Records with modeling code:
━━━━━━━━━━━━━━━━

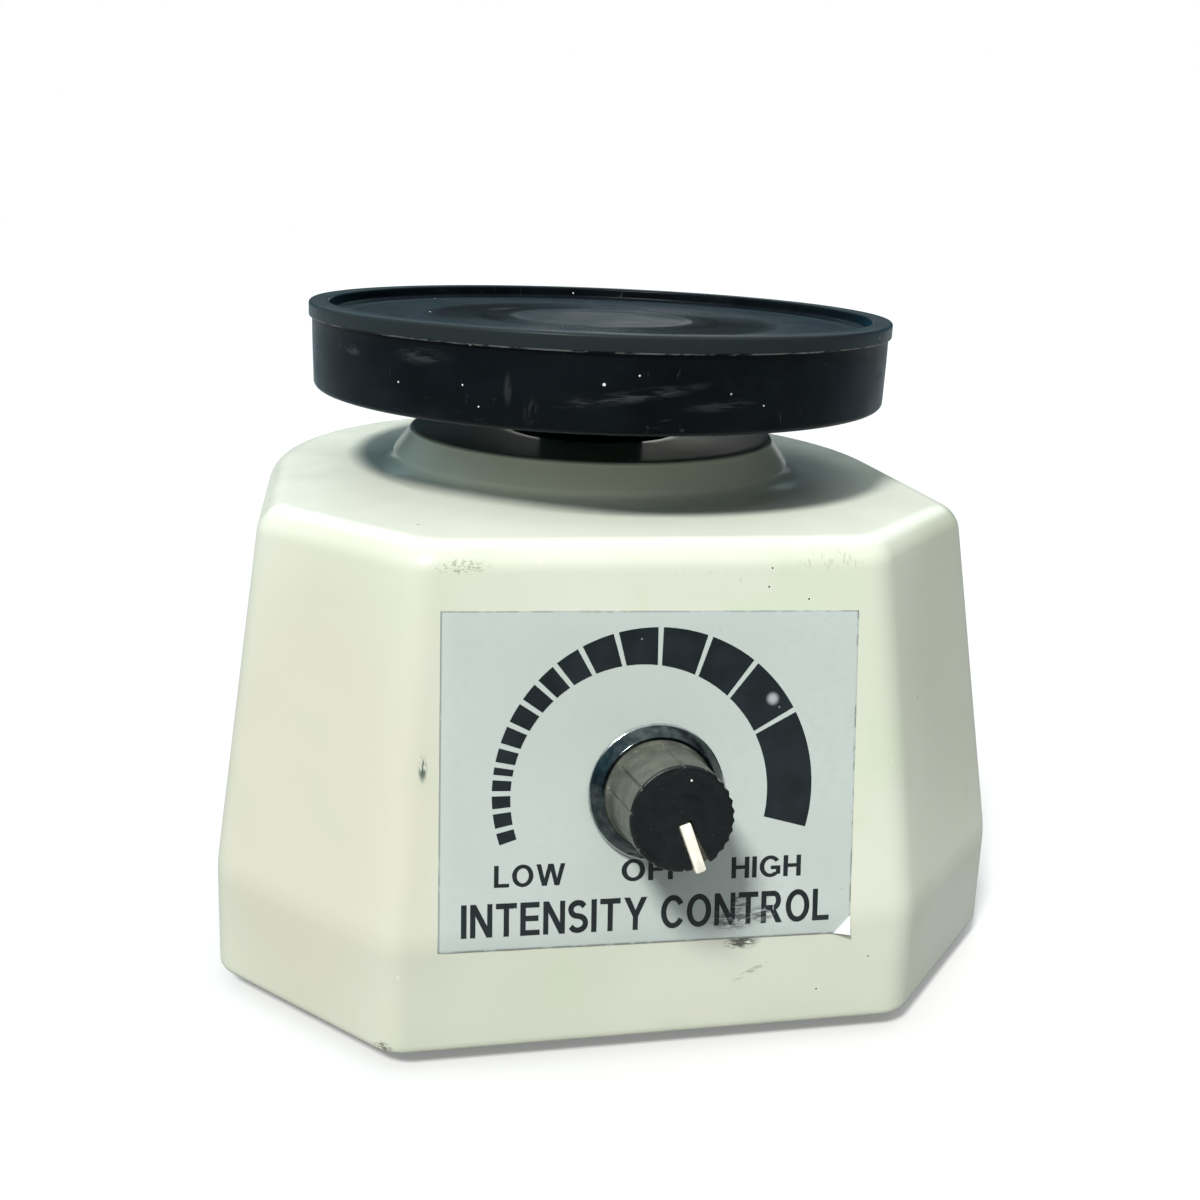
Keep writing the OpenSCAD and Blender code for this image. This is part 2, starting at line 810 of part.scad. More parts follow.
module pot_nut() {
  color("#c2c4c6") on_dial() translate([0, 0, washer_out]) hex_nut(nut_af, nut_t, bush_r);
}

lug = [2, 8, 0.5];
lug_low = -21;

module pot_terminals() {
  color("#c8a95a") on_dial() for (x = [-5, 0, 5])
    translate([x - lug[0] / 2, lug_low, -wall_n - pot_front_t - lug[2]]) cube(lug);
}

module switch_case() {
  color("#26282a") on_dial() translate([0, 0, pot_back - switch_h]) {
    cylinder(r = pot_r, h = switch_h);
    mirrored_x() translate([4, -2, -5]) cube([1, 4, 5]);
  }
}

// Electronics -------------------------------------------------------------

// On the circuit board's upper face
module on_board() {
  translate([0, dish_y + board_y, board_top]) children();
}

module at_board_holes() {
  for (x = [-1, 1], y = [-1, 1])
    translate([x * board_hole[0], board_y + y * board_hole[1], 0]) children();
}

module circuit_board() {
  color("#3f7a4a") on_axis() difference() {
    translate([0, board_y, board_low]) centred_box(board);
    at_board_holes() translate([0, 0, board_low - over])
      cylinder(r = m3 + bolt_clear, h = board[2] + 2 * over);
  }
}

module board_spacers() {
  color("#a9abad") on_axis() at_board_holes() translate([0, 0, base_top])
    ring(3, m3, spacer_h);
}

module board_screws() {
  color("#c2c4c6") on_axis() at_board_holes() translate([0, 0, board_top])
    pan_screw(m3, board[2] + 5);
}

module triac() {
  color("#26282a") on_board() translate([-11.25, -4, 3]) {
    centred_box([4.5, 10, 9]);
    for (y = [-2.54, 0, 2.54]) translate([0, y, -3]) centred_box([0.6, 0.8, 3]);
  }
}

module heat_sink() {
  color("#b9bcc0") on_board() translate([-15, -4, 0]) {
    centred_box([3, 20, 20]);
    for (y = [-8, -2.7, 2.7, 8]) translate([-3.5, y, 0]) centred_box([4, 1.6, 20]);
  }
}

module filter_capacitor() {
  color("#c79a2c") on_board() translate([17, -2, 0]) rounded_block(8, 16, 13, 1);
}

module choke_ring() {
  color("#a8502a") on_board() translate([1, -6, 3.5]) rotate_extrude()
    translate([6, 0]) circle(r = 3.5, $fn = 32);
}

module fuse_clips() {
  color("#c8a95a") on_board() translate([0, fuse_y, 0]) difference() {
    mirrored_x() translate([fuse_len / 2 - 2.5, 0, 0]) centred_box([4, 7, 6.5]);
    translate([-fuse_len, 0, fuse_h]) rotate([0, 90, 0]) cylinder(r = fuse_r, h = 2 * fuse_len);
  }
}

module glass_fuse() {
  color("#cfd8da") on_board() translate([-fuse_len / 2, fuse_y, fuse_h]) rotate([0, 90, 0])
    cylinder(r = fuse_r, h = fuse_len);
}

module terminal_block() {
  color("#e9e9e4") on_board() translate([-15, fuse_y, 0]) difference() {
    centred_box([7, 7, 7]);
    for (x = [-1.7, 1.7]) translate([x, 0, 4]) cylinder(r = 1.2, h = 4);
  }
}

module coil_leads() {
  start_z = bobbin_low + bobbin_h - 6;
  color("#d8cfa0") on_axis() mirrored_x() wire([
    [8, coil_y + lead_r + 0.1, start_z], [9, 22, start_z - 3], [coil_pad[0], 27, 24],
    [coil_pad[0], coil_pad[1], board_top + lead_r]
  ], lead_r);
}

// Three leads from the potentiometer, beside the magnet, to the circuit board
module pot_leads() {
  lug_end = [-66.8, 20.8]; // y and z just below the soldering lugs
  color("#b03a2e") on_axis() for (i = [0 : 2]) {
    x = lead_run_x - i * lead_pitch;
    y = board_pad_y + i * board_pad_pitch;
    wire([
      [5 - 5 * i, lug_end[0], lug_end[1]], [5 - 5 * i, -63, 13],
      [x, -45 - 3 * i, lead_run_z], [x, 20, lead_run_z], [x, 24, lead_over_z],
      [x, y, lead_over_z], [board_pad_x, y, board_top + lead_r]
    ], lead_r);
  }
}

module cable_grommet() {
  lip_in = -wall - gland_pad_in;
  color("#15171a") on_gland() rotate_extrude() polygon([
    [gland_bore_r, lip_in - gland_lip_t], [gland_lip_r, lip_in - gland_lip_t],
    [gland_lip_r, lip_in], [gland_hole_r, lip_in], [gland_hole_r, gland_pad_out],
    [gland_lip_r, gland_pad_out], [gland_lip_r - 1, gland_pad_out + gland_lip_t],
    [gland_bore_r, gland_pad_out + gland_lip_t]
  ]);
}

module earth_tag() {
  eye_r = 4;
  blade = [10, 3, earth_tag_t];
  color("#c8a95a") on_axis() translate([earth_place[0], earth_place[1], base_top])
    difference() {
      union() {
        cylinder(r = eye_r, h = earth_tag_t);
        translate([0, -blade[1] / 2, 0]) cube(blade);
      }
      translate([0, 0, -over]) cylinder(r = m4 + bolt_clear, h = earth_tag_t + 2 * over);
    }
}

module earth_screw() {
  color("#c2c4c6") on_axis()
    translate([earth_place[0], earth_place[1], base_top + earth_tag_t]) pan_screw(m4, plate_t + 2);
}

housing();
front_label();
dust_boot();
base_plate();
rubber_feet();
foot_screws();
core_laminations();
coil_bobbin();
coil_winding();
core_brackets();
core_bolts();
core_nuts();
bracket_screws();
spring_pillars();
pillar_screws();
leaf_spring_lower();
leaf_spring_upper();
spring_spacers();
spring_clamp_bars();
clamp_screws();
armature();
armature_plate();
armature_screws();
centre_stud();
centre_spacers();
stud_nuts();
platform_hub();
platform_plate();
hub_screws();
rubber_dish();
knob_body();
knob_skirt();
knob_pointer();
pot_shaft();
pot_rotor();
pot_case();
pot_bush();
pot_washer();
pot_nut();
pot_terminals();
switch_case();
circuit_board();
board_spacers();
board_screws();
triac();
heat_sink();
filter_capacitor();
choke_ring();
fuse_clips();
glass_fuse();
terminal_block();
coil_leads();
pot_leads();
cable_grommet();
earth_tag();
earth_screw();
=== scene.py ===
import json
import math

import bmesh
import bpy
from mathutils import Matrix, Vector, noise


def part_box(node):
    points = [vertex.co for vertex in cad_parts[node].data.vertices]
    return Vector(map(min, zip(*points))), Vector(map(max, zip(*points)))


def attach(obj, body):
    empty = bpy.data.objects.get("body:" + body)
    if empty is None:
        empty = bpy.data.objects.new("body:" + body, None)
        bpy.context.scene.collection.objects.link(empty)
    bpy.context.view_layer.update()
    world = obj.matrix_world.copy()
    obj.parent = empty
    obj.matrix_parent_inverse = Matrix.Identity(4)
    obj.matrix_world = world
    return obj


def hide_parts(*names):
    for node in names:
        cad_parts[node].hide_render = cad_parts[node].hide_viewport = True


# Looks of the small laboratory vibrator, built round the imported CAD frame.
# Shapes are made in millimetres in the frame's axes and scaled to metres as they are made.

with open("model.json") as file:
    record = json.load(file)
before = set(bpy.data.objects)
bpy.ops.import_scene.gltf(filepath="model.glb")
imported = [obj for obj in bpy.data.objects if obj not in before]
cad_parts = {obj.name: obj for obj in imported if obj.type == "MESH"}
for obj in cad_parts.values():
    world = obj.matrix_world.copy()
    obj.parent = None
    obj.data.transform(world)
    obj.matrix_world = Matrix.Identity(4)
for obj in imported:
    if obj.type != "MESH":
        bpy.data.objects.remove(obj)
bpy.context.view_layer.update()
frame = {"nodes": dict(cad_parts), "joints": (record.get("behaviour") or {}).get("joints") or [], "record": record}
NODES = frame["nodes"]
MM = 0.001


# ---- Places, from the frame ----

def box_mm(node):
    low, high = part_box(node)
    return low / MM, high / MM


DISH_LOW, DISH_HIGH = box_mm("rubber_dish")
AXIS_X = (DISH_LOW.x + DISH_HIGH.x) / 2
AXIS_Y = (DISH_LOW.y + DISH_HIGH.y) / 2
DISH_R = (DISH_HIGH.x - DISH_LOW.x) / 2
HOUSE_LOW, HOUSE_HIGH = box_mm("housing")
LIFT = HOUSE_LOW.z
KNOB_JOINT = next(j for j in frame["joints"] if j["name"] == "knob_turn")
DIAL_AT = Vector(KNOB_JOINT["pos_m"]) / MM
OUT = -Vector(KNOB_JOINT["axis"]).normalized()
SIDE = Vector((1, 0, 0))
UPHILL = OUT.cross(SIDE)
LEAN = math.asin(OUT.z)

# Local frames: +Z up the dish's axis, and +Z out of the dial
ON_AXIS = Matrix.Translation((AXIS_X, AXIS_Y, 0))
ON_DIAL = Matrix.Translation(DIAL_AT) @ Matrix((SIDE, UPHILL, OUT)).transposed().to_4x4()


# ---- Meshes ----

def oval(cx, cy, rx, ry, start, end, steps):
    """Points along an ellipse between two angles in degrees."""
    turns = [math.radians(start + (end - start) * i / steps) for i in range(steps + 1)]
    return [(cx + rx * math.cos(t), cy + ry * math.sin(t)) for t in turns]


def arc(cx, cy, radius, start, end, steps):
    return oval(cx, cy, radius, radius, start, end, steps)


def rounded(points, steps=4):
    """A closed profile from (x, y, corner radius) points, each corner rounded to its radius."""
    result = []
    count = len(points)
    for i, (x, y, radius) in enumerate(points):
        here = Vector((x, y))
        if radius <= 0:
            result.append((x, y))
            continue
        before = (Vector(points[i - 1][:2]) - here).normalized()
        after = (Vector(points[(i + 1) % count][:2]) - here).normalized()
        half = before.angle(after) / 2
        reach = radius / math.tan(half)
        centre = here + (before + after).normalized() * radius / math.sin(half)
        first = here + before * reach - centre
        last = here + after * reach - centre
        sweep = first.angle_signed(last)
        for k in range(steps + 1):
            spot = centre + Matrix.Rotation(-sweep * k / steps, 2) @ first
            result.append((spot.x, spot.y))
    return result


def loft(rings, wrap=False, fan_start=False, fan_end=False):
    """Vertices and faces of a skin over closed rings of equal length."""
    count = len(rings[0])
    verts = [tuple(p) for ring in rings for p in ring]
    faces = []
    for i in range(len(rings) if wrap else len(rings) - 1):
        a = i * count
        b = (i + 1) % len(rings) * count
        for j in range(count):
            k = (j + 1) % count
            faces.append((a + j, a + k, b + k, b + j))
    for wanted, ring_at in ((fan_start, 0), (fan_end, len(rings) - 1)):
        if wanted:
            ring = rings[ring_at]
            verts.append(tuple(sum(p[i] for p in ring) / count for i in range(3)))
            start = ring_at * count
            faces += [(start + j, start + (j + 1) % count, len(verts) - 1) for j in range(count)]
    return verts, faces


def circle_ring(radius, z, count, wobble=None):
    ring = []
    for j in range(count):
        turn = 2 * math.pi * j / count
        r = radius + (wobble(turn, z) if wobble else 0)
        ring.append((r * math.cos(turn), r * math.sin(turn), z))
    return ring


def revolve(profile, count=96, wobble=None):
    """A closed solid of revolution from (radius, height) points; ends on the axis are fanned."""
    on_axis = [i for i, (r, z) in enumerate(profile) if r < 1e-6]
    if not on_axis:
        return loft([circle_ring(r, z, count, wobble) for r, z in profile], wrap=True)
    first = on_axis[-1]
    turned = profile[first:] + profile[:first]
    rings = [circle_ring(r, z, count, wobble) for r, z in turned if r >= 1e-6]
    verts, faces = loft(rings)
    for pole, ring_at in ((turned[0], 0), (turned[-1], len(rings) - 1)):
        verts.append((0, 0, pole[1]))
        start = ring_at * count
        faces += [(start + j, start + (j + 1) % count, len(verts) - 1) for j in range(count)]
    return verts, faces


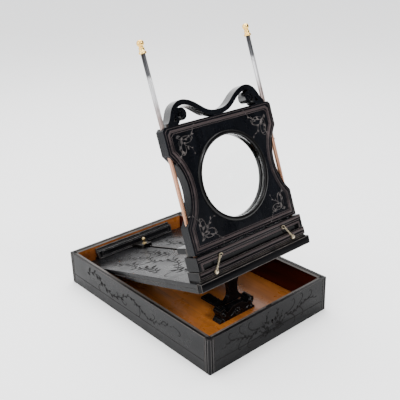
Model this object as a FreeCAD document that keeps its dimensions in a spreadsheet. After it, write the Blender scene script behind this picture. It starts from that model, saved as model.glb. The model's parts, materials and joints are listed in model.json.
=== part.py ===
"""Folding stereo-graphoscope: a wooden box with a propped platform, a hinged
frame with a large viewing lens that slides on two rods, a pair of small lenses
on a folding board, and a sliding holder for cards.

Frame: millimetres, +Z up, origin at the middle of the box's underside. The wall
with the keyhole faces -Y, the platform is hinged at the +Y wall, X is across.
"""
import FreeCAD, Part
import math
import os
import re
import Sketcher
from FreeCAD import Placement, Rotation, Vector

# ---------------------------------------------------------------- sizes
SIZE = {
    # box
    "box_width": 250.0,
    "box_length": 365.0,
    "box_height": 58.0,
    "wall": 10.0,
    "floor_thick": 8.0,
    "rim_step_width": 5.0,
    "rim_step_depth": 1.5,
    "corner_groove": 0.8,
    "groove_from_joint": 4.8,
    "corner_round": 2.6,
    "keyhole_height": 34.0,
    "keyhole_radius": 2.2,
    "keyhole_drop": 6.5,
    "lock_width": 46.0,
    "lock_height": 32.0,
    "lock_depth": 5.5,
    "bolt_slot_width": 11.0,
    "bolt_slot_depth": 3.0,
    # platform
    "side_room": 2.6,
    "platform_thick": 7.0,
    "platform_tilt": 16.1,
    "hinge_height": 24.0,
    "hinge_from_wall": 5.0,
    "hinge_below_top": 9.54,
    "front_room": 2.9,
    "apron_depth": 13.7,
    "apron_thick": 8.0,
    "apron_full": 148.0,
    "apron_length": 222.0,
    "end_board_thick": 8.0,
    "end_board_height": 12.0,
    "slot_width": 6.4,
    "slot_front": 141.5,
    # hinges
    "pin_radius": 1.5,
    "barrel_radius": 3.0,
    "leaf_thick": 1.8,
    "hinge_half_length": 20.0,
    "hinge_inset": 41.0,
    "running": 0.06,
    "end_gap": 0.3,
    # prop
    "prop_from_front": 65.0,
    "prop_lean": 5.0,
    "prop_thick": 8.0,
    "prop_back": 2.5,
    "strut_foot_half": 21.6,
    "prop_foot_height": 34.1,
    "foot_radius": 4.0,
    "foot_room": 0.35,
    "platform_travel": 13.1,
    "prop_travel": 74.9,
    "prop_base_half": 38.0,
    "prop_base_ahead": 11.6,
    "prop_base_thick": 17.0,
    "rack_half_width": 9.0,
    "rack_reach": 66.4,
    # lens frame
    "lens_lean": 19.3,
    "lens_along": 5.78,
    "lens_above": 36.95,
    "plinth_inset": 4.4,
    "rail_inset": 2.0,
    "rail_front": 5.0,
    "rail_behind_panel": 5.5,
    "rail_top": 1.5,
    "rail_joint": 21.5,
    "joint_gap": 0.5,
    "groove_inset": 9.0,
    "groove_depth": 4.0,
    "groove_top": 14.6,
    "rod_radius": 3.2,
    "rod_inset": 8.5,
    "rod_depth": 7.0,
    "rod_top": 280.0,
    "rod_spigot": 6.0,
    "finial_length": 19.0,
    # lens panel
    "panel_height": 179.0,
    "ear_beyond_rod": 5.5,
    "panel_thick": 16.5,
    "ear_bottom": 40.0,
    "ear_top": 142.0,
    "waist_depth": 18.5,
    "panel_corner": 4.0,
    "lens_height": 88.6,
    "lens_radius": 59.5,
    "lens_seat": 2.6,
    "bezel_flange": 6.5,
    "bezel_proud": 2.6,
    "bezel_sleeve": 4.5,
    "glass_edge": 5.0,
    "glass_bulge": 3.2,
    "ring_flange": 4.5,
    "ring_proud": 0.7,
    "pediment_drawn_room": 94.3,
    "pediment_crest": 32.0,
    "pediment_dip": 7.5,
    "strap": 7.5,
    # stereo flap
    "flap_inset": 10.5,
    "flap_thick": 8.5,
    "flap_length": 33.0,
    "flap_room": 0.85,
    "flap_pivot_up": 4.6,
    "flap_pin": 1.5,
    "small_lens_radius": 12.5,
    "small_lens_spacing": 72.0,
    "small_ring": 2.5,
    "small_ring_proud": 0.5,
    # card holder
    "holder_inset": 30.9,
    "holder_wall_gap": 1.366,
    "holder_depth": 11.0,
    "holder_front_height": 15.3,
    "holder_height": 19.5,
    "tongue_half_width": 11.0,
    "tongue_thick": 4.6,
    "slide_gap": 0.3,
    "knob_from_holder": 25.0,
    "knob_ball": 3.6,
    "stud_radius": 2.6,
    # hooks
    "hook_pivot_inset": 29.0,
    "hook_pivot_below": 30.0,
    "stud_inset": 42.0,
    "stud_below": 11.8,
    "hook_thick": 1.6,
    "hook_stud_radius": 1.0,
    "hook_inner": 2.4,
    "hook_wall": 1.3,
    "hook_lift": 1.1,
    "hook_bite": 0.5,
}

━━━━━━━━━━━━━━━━

Aim of the exercise ▸ Please print exactly, and only, the lines from the line with "pot_shaft();" to the line with "obj.matrix_parent_inverse = Matrix.Identity(4)", both included.

Complete response ▸
pot_shaft();
pot_rotor();
pot_case();
pot_bush();
pot_washer();
pot_nut();
pot_terminals();
switch_case();
circuit_board();
board_spacers();
board_screws();
triac();
heat_sink();
filter_capacitor();
choke_ring();
fuse_clips();
glass_fuse();
terminal_block();
coil_leads();
pot_leads();
cable_grommet();
earth_tag();
earth_screw();
=== scene.py ===
import json
import math

import bmesh
import bpy
from mathutils import Matrix, Vector, noise


def part_box(node):
    points = [vertex.co for vertex in cad_parts[node].data.vertices]
    return Vector(map(min, zip(*points))), Vector(map(max, zip(*points)))


def attach(obj, body):
    empty = bpy.data.objects.get("body:" + body)
    if empty is None:
        empty = bpy.data.objects.new("body:" + body, None)
        bpy.context.scene.collection.objects.link(empty)
    bpy.context.view_layer.update()
    world = obj.matrix_world.copy()
    obj.parent = empty
    obj.matrix_parent_inverse = Matrix.Identity(4)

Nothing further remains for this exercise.